* BEGIN Data provided *
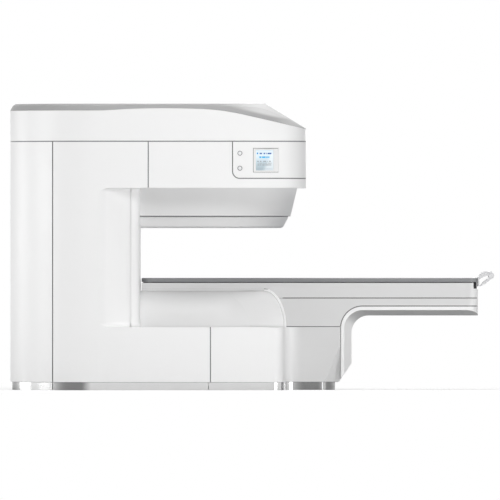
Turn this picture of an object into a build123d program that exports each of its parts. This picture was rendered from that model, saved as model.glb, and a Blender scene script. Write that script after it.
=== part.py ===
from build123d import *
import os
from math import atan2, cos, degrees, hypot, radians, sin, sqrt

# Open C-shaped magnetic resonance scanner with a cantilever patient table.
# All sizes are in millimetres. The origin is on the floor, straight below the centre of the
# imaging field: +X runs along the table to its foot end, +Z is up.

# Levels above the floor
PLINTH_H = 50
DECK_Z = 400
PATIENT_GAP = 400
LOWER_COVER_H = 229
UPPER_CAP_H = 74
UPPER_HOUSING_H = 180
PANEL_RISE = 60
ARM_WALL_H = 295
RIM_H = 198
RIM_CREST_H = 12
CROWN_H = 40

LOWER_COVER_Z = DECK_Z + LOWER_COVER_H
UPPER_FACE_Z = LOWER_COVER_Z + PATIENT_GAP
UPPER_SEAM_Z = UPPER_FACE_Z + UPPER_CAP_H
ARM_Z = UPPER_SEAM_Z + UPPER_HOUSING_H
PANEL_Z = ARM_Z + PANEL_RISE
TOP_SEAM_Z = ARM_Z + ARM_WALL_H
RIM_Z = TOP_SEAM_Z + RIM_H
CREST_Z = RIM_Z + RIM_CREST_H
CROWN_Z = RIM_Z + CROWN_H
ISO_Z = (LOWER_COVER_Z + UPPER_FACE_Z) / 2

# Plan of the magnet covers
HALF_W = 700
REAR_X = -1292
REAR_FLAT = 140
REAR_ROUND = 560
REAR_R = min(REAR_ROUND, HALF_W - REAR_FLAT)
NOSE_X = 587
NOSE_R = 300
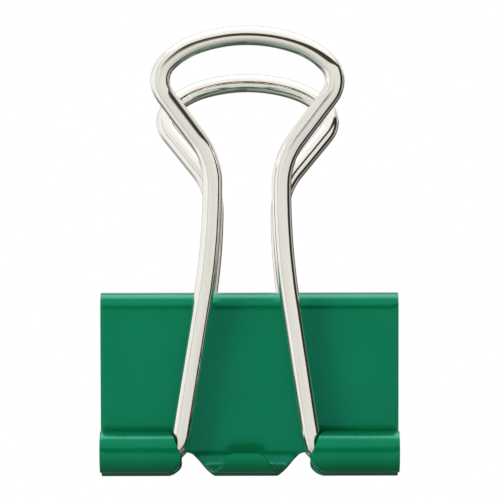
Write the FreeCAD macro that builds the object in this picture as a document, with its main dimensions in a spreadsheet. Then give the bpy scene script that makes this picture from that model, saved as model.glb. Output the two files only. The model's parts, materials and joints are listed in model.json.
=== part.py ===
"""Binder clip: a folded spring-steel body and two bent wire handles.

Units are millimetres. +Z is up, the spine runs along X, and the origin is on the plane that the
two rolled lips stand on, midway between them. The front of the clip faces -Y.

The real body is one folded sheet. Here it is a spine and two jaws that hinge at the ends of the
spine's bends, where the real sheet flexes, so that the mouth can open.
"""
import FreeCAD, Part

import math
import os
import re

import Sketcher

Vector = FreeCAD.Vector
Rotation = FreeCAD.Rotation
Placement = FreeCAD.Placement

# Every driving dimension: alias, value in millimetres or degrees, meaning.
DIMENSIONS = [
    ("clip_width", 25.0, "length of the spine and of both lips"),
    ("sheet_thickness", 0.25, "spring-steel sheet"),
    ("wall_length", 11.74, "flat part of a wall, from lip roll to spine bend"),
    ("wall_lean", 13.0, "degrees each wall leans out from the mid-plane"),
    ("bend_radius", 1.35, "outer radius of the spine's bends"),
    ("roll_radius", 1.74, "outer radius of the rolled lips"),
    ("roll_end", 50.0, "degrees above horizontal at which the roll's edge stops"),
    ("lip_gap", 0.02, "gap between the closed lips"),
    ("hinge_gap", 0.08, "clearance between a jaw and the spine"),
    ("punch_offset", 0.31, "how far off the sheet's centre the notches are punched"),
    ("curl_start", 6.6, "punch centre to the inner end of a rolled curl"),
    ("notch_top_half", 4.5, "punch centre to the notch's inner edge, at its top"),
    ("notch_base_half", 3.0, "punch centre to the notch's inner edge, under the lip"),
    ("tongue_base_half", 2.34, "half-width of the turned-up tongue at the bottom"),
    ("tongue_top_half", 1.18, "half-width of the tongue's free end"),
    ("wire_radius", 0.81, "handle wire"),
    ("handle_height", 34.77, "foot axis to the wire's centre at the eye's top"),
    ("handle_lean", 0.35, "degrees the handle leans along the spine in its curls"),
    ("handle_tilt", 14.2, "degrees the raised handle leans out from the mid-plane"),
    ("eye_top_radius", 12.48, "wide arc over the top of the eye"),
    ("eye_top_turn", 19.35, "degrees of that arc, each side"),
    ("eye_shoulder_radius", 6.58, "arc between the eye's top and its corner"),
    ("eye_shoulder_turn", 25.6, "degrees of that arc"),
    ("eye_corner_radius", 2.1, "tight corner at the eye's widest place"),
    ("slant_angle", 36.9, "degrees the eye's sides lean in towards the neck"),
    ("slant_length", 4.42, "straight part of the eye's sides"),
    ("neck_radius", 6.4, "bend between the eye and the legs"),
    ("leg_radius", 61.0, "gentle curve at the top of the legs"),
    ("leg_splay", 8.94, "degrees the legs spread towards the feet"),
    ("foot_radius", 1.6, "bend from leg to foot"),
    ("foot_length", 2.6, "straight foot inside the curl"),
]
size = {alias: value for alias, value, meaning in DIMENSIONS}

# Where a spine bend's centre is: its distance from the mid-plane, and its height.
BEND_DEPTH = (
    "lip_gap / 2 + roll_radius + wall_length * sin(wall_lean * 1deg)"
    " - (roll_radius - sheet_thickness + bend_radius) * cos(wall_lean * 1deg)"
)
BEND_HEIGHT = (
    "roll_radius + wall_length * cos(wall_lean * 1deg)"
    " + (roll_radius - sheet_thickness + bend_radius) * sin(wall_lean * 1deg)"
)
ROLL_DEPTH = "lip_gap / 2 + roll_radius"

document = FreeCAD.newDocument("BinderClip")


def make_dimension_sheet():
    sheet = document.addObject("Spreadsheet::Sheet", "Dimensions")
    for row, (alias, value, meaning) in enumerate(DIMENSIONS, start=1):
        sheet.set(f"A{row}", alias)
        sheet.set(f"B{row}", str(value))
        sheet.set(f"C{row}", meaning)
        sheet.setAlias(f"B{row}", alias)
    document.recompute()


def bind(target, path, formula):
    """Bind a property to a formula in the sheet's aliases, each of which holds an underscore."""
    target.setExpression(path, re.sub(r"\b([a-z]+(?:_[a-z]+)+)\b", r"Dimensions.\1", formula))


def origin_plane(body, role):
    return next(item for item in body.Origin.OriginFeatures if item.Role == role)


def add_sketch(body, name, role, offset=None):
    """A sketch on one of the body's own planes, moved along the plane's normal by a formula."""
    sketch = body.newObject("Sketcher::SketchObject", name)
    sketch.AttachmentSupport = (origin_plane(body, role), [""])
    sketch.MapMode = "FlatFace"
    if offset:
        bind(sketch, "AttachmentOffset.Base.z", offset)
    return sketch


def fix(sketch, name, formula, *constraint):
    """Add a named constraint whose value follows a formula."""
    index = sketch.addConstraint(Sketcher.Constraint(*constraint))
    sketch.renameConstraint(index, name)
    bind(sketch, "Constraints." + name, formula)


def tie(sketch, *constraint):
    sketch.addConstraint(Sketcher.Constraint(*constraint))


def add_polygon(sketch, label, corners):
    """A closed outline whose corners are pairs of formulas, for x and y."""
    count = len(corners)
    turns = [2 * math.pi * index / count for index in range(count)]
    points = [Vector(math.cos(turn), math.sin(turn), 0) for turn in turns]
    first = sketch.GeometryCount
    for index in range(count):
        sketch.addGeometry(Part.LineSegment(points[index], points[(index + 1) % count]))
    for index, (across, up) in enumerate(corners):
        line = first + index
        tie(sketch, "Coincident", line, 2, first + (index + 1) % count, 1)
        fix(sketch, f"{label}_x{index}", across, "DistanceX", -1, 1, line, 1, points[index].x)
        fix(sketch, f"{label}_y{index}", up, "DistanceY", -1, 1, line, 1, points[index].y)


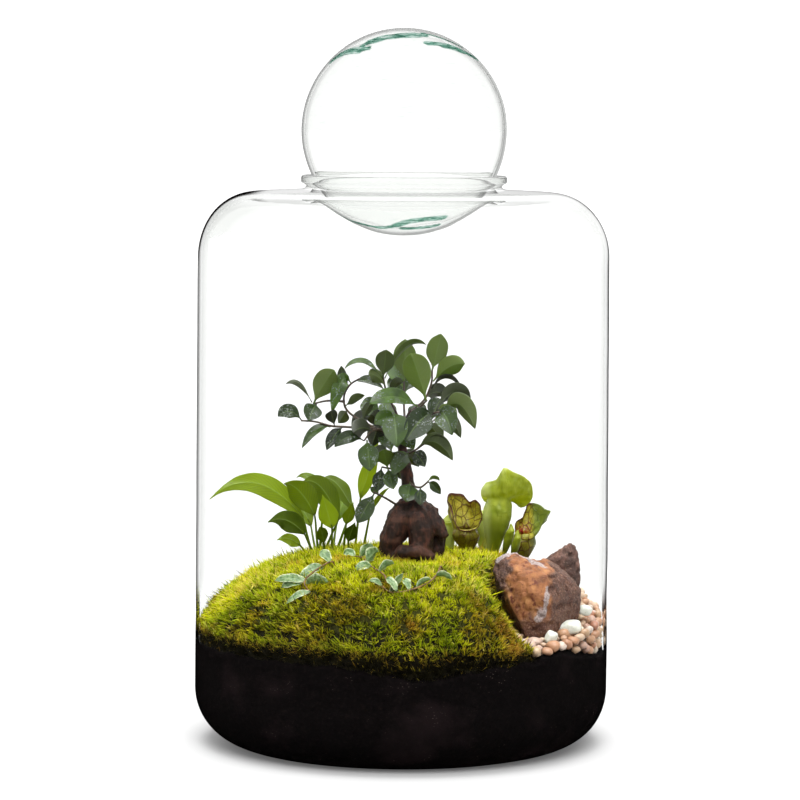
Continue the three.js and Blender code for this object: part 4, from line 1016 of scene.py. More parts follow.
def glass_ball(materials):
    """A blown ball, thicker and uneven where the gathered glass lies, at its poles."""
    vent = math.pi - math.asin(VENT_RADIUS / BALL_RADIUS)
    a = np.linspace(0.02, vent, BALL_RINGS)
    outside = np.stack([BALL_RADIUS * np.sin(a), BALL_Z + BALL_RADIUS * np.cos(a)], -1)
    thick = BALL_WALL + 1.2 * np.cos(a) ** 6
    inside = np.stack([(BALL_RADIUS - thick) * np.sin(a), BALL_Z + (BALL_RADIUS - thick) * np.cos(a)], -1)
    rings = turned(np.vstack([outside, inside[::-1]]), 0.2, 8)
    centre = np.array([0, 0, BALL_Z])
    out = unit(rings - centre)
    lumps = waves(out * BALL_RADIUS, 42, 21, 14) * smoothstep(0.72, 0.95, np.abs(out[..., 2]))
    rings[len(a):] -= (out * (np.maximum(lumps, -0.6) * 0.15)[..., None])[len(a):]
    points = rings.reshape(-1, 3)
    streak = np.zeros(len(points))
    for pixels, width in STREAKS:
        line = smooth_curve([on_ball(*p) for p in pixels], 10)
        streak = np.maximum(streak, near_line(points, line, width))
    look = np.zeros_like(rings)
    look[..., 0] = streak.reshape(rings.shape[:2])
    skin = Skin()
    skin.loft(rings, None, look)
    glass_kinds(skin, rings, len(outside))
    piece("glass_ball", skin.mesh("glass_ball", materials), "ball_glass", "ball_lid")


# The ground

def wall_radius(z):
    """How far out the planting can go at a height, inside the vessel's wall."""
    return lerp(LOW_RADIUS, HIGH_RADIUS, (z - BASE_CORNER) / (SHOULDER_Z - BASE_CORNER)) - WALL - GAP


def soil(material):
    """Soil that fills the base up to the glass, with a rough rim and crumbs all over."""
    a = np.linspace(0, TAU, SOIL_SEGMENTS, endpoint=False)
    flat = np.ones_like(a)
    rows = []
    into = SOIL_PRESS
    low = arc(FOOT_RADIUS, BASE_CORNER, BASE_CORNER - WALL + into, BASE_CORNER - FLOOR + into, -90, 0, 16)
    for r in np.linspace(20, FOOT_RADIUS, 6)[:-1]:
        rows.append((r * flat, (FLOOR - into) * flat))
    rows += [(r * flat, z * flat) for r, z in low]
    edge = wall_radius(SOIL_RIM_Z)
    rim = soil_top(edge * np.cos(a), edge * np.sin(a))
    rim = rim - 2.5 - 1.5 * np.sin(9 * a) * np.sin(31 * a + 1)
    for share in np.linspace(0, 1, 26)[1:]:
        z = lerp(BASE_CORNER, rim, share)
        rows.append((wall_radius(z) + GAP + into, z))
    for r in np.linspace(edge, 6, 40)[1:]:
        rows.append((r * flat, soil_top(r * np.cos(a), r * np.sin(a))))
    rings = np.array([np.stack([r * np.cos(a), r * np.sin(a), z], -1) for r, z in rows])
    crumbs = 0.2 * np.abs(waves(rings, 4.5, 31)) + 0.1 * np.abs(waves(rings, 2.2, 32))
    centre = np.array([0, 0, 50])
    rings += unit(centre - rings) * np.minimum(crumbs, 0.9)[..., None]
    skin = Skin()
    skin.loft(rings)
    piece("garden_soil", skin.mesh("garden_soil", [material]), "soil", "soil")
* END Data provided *
Reproduce exactly the lines that run from the start of the records to the line with "# imaging field: +X", both included.

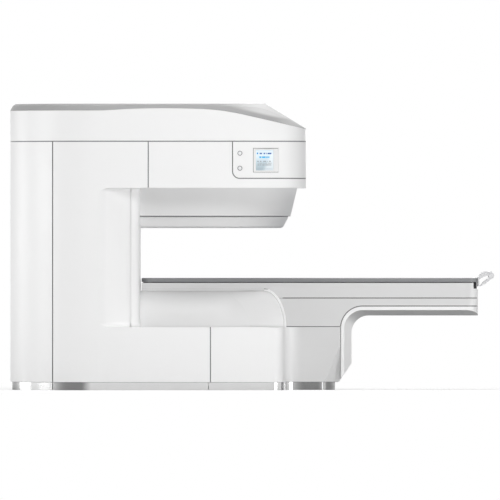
Turn this picture of an object into a build123d program that exports each of its parts. This picture was rendered from that model, saved as model.glb, and a Blender scene script. Write that script after it.
=== part.py ===
from build123d import *
import os
from math import atan2, cos, degrees, hypot, radians, sin, sqrt

# Open C-shaped magnetic resonance scanner with a cantilever patient table.
# All sizes are in millimetres. The origin is on the floor, straight below the centre of the
# imaging field: +X runs along the table to its foot end, +Z is up.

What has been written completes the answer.